Well, the book took longer than I thought, and the date was bumped to sometime in the fall. I recently found out the publishing date: September 9. That's just one day after the 3rd anniversary of Jack's accident. God wink? I don't know. Ugh. I hate September now. But I do know it will keep me busy at the most difficult time of the year for me, and I'll get share an awful lot about Jack!
When the boxes of Advance Reader Copies showed up on my doorstep, left by my adorable UPS man Danny, I didn't know what I was feeling. I used scissors to slowly slice through the tape of the top box, and there it was: an honest to God book with my name on the cover.
I'd heard of many authors breaking down in tears to see their work come to fruition like this. My eyes were dry. I stared into the box at the beautiful cover. I could smell that awesome new-book smell. I picked one of the beautiful books up and put it back down quickly. Yes, I was proud. Yes, I was so grateful for the chance to write and publish a book, something far more talented and deserving writers may not have had the opportunity to do, but truthfully, I wanted more.
I didn't want boxes of books. I wanted Jack.
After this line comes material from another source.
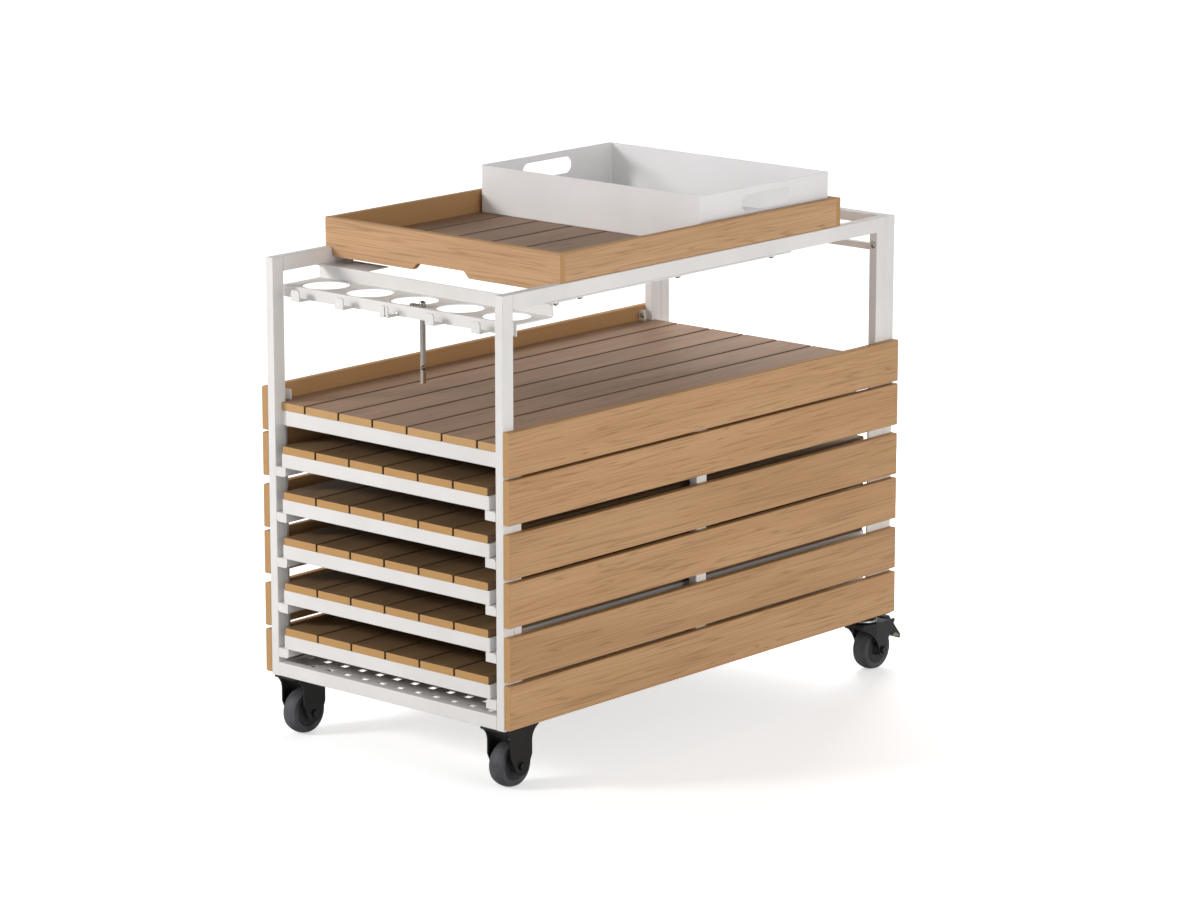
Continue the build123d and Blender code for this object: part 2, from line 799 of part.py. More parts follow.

Jack, who had been my sidekick for 12 years. Who understood me. Who made me a mom. I put the leash on Shadow and took her for a walk, so I could think. I knew that this book wouldn't have happened without Jack's accident. I knew I should be proud of what I'd been able to do, with God's help and your help, in my most wretched state. Deep down I knew that this book could provide something to help friends understand friends better, and for grievers to feel less alone. I knew it could give all of us a glimpse of a big, loving, mysterious God.
So, yes, I am excited about the book. And grateful. But I want Jack.